To: ultima ratio
Tradition is not so definite that it can be codified once and for all, not when some of its is oral. But even the written part is subject to change, because language changes. Scripture itself is under the same rule, especially since the very words of Ourl Ord were in a language other than that in which they were committed to writing. Institutions are what provide constancy, and in the case of the Church that means the apostolic succession and Petrine supremacy. My problem is that you are asking me to accept your interpretation rather than Rome's. That seems to me private judgement, and I cannot accept yours anymore than Gary Will's, someone whose views we both reject.
posted on 11/25/2002 9:42:27 AM PST
First of all, I posted CARDINAL RATZINGER'S argument, not mine. I have brought his perspective home to most of you, that's all. It is his position, as well as that of Vatican I that the Pope is not an absolute monarch. The papacy is at the service of Tradition, not the other way around.
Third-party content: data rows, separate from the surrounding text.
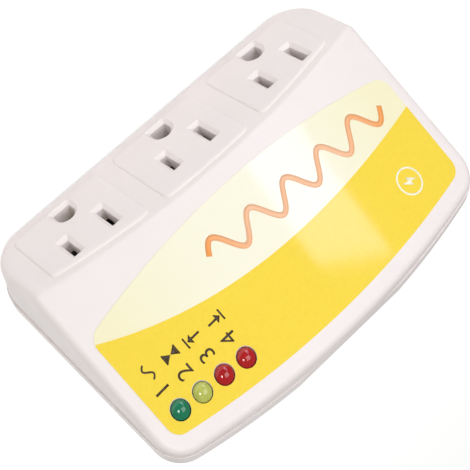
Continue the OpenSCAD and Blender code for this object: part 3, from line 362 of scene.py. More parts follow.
def rounded_loop(corners, radii, steps=6):
    """Closed loop through convex corners in order, each rounded by its radius."""
    corners = np.array(corners, float)
    out = []
    for i, (p, r) in enumerate(zip(corners, radii)):
        a, b = corners[i - 1] - p, corners[(i + 1) % len(corners)] - p
        a, b = a/np.linalg.norm(a), b/np.linalg.norm(b)
        half = math.acos(np.clip(a @ b, -1, 1))/2
        middle = (a + b)/np.linalg.norm(a + b)
        centre = p + middle*r/math.sin(half)
        first, last = p + a*r/math.tan(half) - centre, p + b*r/math.tan(half) - centre
        for t in np.linspace(0, 1, steps):
            d = turn_between(first[None]/max(r, 1e-9), last[None]/max(r, 1e-9), np.array([[t]]))[0]
            out.append(centre + r*d)
    return np.array(out)


def loop_normals(loop):
    """Outward unit normals of a closed loop of points in a plane."""
    d = np.roll(loop, -1, 0) - np.roll(loop, 1, 0)
    n = np.stack([d[:, 1], -d[:, 0]], 1)
    n /= np.linalg.norm(n, axis=1, keepdims=True)
    inward = (n*(loop - loop.mean(0))).sum() < 0
    return -n if inward else n


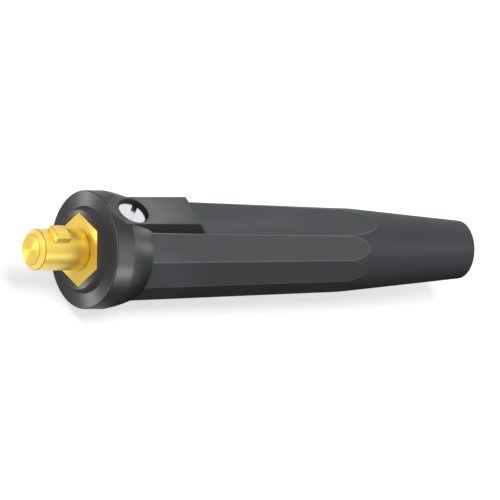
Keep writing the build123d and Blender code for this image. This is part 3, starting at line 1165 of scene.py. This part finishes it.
def seen_rays(tree, path):
    """One for rays from the camera, straight or through glass, and zero for the others."""
    return add_node(
        tree,
        "ShaderNodeMath",
        {0: path.outputs["Is Camera Ray"], 1: path.outputs["Is Transmission Ray"]},
        operation="MAXIMUM",
    ).outputs[0]


def pale_floor_material(colour):
    """Matt painted board: white where it is seen, with the shadow left in it.

    A mirrored ray sees it white too, except under the plug, where it stays in the plug's shadow.
    """
    material, tree = new_material("matt_painted_board")
    place = add_node(tree, "ShaderNodeTexCoord").outputs["Object"]
    axes = add_node(tree, "ShaderNodeSeparateXYZ", {"Vector": place})
    side = add_node(tree, "ShaderNodeMath", {0: axes.outputs["Y"]}, operation="ABSOLUTE")
    fades = [(side.outputs[0], SHADOW_SIDE), (axes.outputs["X"], SHADOW_FRONT)]
    clear_beside, clear_in_front = [
        add_node(
            tree,
            "ShaderNodeMapRange",
            {"Value": value, "From Min": start, "From Max": end},
            interpolation_type="SMOOTHSTEP",
        ).outputs["Result"]
        for value, (start, end) in fades
    ]
    clear = add_node(
        tree, "ShaderNodeMath", {0: clear_beside, 1: clear_in_front}, operation="MAXIMUM"
    )
    path = add_node(tree, "ShaderNodeLightPath")
    mirrored = add_node(
        tree,
        "ShaderNodeMath",
        {0: clear.outputs[0], 1: path.outputs["Is Glossy Ray"]},
        operation="MULTIPLY",
    )
    white = add_node(
        tree,
        "ShaderNodeMath",
        {0: seen_rays(tree, path), 1: mirrored.outputs[0]},
        operation="MAXIMUM",
    )
    paint = add_node(tree, "ShaderNodeBsdfDiffuse", {"Color": colour, "Roughness": 0.5})
    glow = add_node(tree, "ShaderNodeEmission", {"Color": colour, "Strength": FLOOR_GLOW})
    board = add_node(tree, "ShaderNodeAddShader", {0: paint.outputs[0], 1: glow.outputs[0]})
    shadowed = add_node(tree, "ShaderNodeBsdfDiffuse", {"Color": SHADOW_COLOUR, "Roughness": 0.5})
    surface = add_node(
        tree,
        "ShaderNodeMixShader",
        {0: white.outputs[0], 1: shadowed.outputs[0], 2: board.outputs[0]},
    )
    add_node(tree, "ShaderNodeOutputMaterial", {"Surface": surface.outputs[0]})
    return material


def white_world():
    """White where it is seen, also in a mirror or through glass, and a soft grey on the plug."""
    world = bpy.data.worlds.new("soft_studio")
    bpy.context.scene.world = world
    world.use_nodes = True
    tree = world.node_tree
    tree.nodes.clear()
    path = add_node(tree, "ShaderNodeLightPath")
    white = add_node(
        tree,
        "ShaderNodeMath",
        {0: seen_rays(tree, path), 1: path.outputs["Is Glossy Ray"]},
        operation="MAXIMUM",
    )
    strength = add_node(
        tree,
        "ShaderNodeMapRange",
        {"Value": white.outputs[0], "To Min": WORLD_LIGHT, "To Max": 1.0},
    )
    light = add_node(
        tree, "ShaderNodeBackground", {"Color": WHITE, "Strength": strength.outputs["Result"]}
    )
    add_node(tree, "ShaderNodeOutputWorld", {"Surface": light.outputs[0]})


class PLUG_OT_stage(bpy.types.Operator):
    """Sets the floor, the lamps, the world and the camera"""

    bl_idname = "plug.stage"
    bl_label = "Stage"

    def execute(self, context):
        s = context.scene.plug_stage
        context.scene.view_settings.view_transform = "Standard"
        # The picture has no patch of light that the brass would throw on the floor
        context.scene.cycles.caustics_reflective = False
        height = cad_box[0][2] - s.floor_gap
        reach = np.linspace(-s.floor_size / 2, s.floor_size / 2, FLOOR_LINES)
        x, y = np.meshgrid(reach + s.middle, reach, indexing="ij")
        points = np.stack([x, y, np.full_like(x, height)], axis=-1)
        index = np.arange(x.size).reshape(x.shape)
        quads = np.stack([index[:-1, :-1], index[1:, :-1], index[1:, 1:], index[:-1, 1:]], axis=-1)
        mesh = bpy.data.meshes.new("pale_floor")
        mesh.from_pydata(points.reshape(-1, 3), [], quads.reshape(-1, 4))
        mesh.materials.append(pale_floor_material(s.floor_colour))
        floor = bpy.data.objects.new("pale_floor", mesh)
        context.scene.collection.objects.link(floor)
        for lamp in LAMPS:
            add_lamp(*lamp)
        white_world()
        self.add_camera(context, s)
        return {"FINISHED"}

    @staticmethod
    def add_camera(context, s):
        """Parallel projection at equal angles, rolled so that the plug's axis lies level."""
        back = Vector(VIEW_FROM).normalized()
        right = Vector(VIEW_TOP).cross(back).normalized()
        up = back.cross(right)
        data = bpy.data.cameras.new("camera")
        data.lens_unit = "MILLIMETERS"
        data.lens = s.lens / MM
        data.sensor_width = SENSOR_WIDTH
        data.sensor_fit = "HORIZONTAL"
        distance = s.frame_width * data.lens / data.sensor_width
        data.clip_end = 4 * distance
        camera = bpy.data.objects.new("camera", data)
        context.scene.collection.objects.link(camera)
        place = Vector((s.middle, 0, 0)) - up * s.picture_lift + back * distance
        turned = Matrix((right, up, back)).transposed().to_4x4()
        camera.matrix_world = Matrix.Translation(place) @ turned
        context.scene.camera = camera


class PLUG_PT_sidebar(bpy.types.Panel):
    """The plug's pieces and stage, in the 3D view's sidebar"""

    bl_idname = "PLUG_PT_sidebar"
    bl_label = "Welding cable plug"
    bl_space_type = "VIEW_3D"
    bl_region_type = "UI"
    bl_category = "Plug"

    def draw(self, context):
        for operator in OPERATORS:
            self.layout.operator(operator.bl_idname)
        for name in SETTINGS:
            settings = getattr(context.scene, name)
            box = self.layout.box()
            for key in settings.__annotations__:
                box.prop(settings, key)


SETTINGS = {
    "plug_insulator": InsulatorSettings,
    "plug_contact": ContactSettings,
    "plug_screw": ScrewSettings,
    "plug_clamp": ClampSettings,
    "plug_stage": StageSettings,
}
OPERATORS = (
    PLUG_OT_insulator,
    PLUG_OT_contact,
    PLUG_OT_retaining_screw,
    PLUG_OT_clamp,
    PLUG_OT_stage,
)
CLASSES = (*SETTINGS.values(), *OPERATORS, PLUG_PT_sidebar)


def register():
    """Makes the classes and the scene's settings known to Blender."""
    for item in CLASSES:
        bpy.utils.register_class(item)
    for name, group in SETTINGS.items():
        setattr(bpy.types.Scene, name, PointerProperty(type=group))


def unregister():
    """Takes the settings and the classes out again."""
    for name in SETTINGS:
        delattr(bpy.types.Scene, name)
    for item in reversed(CLASSES):
        bpy.utils.unregister_class(item)


def main():
    """Builds everything in order."""
    register()
    bpy.ops.plug.insulator()
    bpy.ops.plug.contact()
    bpy.ops.plug.retaining_screw()
    bpy.ops.plug.clamp()
    bpy.ops.plug.stage()


if __name__ == "__main__":
    main()
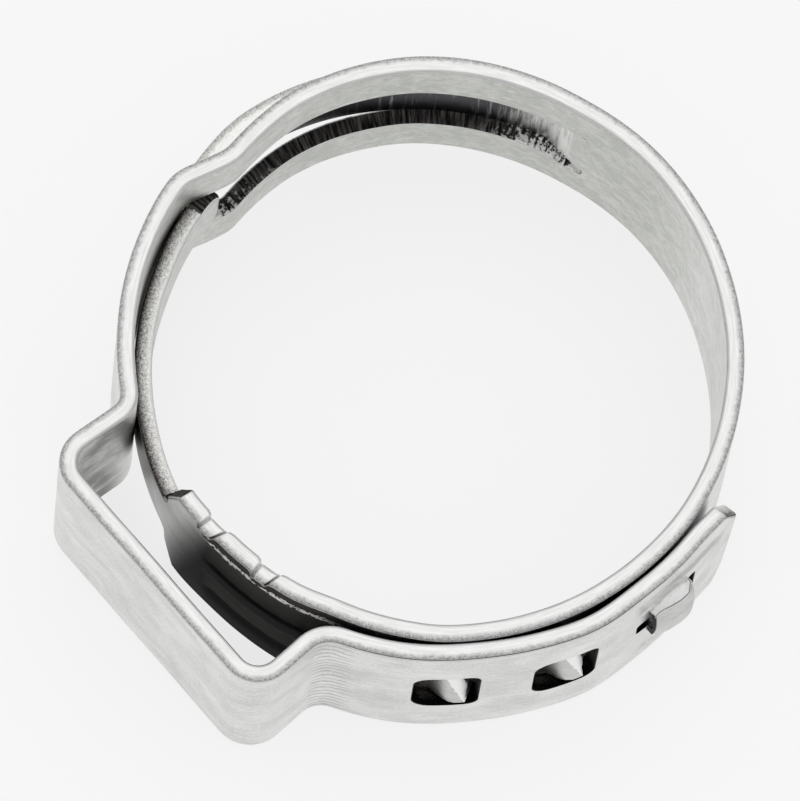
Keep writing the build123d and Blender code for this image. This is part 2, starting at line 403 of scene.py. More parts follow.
# --- the flat pattern ---
def loop(corners):
    """A closed outline from (s, z, corner radius), with its long sides cut into short steps."""
    points = []
    count = len(corners)
    for i, (s, z, radius) in enumerate(corners):
        here = Vector((s, z))
        to_last = (Vector(corners[i - 1][:2]) - here)
        to_next = (Vector(corners[(i + 1) % count][:2]) - here)
        half = to_last.angle(to_next) / 2
        trim = min(radius / tan(half), to_last.length * 0.45, to_next.length * 0.45)
        if radius and half < pi / 2 - 0.02:
            a, b = here + to_last.normalized() * trim, here + to_next.normalized() * trim
            pull = 4 / 3 * tan((pi - 2 * half) / 4) * trim * tan(half) / trim
            points += bezier(a, a.lerp(here, pull), b.lerp(here, pull), b, 5)
        else:
            points.append(here)
    dense = []
    for a, b in zip(points, points[1:] + points[:1]):
        steps = max(1, round((b - a).length / EDGE_STEP))
        dense += [a.lerp(b, i / steps) for i in range(steps)]
    return np.array([tuple(p) for p in dense])


def strip_outline():
    """Tongue, shoulders, nibs and cut tip; the material is on its left."""
    t, h = TONGUE_HALF_WIDTH, HALF_WIDTH
    slope, full = turn_to(SHOULDER_START), turn_to(SHOULDER_END)
    knee, knee_z = turn_to(SHOULDER_KNEE[0]), SHOULDER_KNEE[1]
    end = strip.length
    back, cut = TIP_CORNER
    (low_back, low_rise), (side_back, side_rise) = TIP_LOWER_CORNER
    below = [(0, -t, TONGUE_CORNER), (slope, -t, 0.3), (knee, -knee_z, 0.3), (full, -h, 0.15),
             (end - low_back, low_rise - h, 0.5), (end - side_back, side_rise - h, 0.6)]
    above = [(end, h - cut, 0.3), (end - back, h, 0.1)]
    for turn in reversed(NIBS):
        middle = turn_to(turn)
        above += [(middle + NIB_LENGTH / 2, h, 0.05), (middle + NIB_LENGTH / 2, h + NIB_HEIGHT, 0.08),
                  (middle - NIB_LENGTH / 4, h + NIB_HEIGHT, 0.1), (middle - NIB_LENGTH / 2, h, 0.1)]
    above += [(full, h, 0.15), (knee, knee_z, 0.3), (slope, t, 0.3), (0, t, TONGUE_CORNER)]
    return loop(below + above)


def slit(start, end, inner, outer):
    """A narrow cut beside the bridge, torn open where the punch broke out."""
    corner = abs(outer - inner) * 0.45
    torn_edge = outer + SLOT_TEAR[0] if outer > 0 else outer - SLOT_TEAR[1]
    return loop([(start, inner, corner), (end, inner, corner), (end, outer, corner),
                 (start + 1.6, outer, 0.2), (start + 0.8, torn_edge, 0.2),
                 (start + 0.05, torn_edge, 0.1)])


def window_outline(window):
    """A round-cornered window in the outer band."""
    start, end, h = turn_to(360 + window), turn_to(360 + window + WINDOW_LENGTH), WINDOW_HALF_WIDTH
    return loop([(start, -h, 0.6), (start, h, 0.6), (end, h, 0.4), (end, -h, 0.4)])


def guide_window_outline(window):
    """The third window has a narrow neck in front of it."""
    neck, start = turn_to(360 + window + GUIDE_NECK[0]), turn_to(360 + window + GUIDE_NECK[1])
    throat, end = turn_to(360 + window + GUIDE_THROAT), turn_to(360 + window + GUIDE_WINDOW_LENGTH)
    half = [(neck, GUIDE_NECK_HALF_WIDTH, 0.15), (start, GUIDE_NECK_HALF_WIDTH, 0.1),
            (start, GUIDE_WAIST_HALF_WIDTH, 0.2), (throat, GUIDE_WAIST_HALF_WIDTH, 0.1),
            (throat, WINDOW_HALF_WIDTH, 0.1), (end, WINDOW_HALF_WIDTH, 0.35)]
    return loop(half + [(s, -z, radius) for s, z, radius in reversed(half)])


def support_cut(tab):
    """The cut round a support hook: free at its far end, which is sheared on a slant."""
    a, w, c = tab.start, tab.half_width, tab.half_width + HOOK_SLIT
    far = tab.end + HOOK_FAR_CUT
    return loop([(a, w, 0.02), (a, c, 0.02), (far, c, 0.1), (far, -c, 0.1), (a, -c, 0.02), (a, -w, 0.02),
                 (tab.end + HOOK_SLANT, -w, 0.12), (tab.end - HOOK_SLANT, w, 0.12)])


def guide_cut(tab):
    """The cut round the guide hook: free at its near end."""
    b, w, c = tab.end, tab.half_width, tab.half_width + HOOK_SLIT
    near = tab.start - HOOK_FAR_CUT
    return loop([(b, -w, 0.02), (b, -c, 0.02), (near, -c, 0.1), (near, c, 0.1), (b, c, 0.02), (b, w, 0.02),
                 (tab.start, w, 0.5), (tab.start, -w, 0.5)])


def turned(points, anticlockwise):
    """The outline, going round the way asked for."""
    x, y = points[:, 0], points[:, 1]
    area = np.sum(x * np.roll(y, -1) - np.roll(x, -1) * y)
    return points if (area > 0) == anticlockwise else points[::-1]


def pattern():
    """All outlines of the flat strip, each with the material on its left."""
    bridge, first, second, guide = tabs
    slits = [slit(bridge.start, bridge.end, side * BRIDGE_HALF_WIDTH, side * SLOT_HALF_WIDTH)
             for side in (1, -1)]
    holes = slits + [window_outline(WINDOWS[0]), window_outline(WINDOWS[1]),
                     guide_window_outline(WINDOWS[2]), support_cut(first), support_cut(second),
                     guide_cut(guide)]
    return [turned(strip_outline(), True)] + [turned(hole, False) for hole in holes]


# where the cuts stand in the pattern
SLITS, WINDOW_CUTS, HOOK_CUTS = (1, 2), (3, 4, 5), (6, 7)


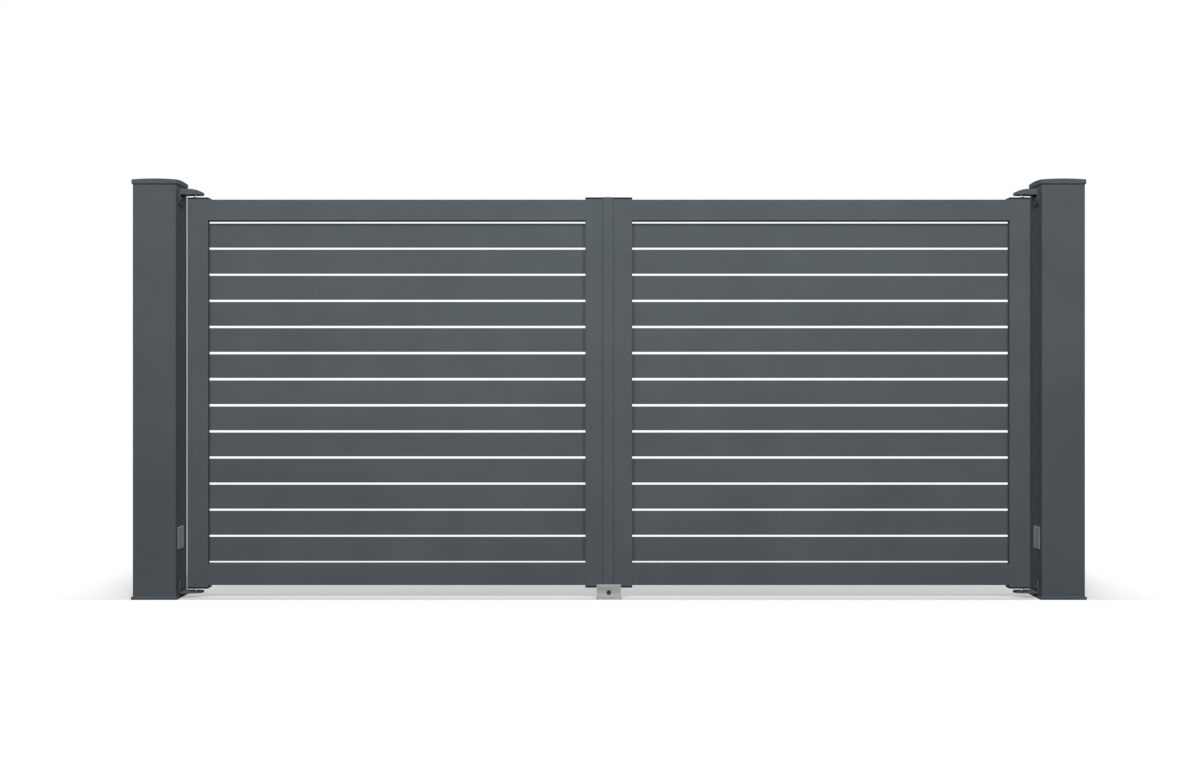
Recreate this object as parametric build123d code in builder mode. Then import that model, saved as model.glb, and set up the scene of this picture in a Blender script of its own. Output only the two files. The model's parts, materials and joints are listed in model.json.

The problem with most of you on this site is you're not accustomed to thinking in this way. Such a prospect forces you to reexamine your basic premises about the papacy itself and its limitations. This is because if Tradition is master of the pope and not the other way around, then our first duty is to Tradition, not to the pope, especially one who would assault Tradition in favor of endless innovations. This is because Tradition is nothing less than the faith itself.
But when you suggest that the Petrine supremacy is actually necessary for some kind of liturgical constancy, you are speaking foolishly. The east has done quite well preserving its heritage without the papacy. In fact, it has retained its Tradition intact without a pope, whereas we have discarded ours with a pope.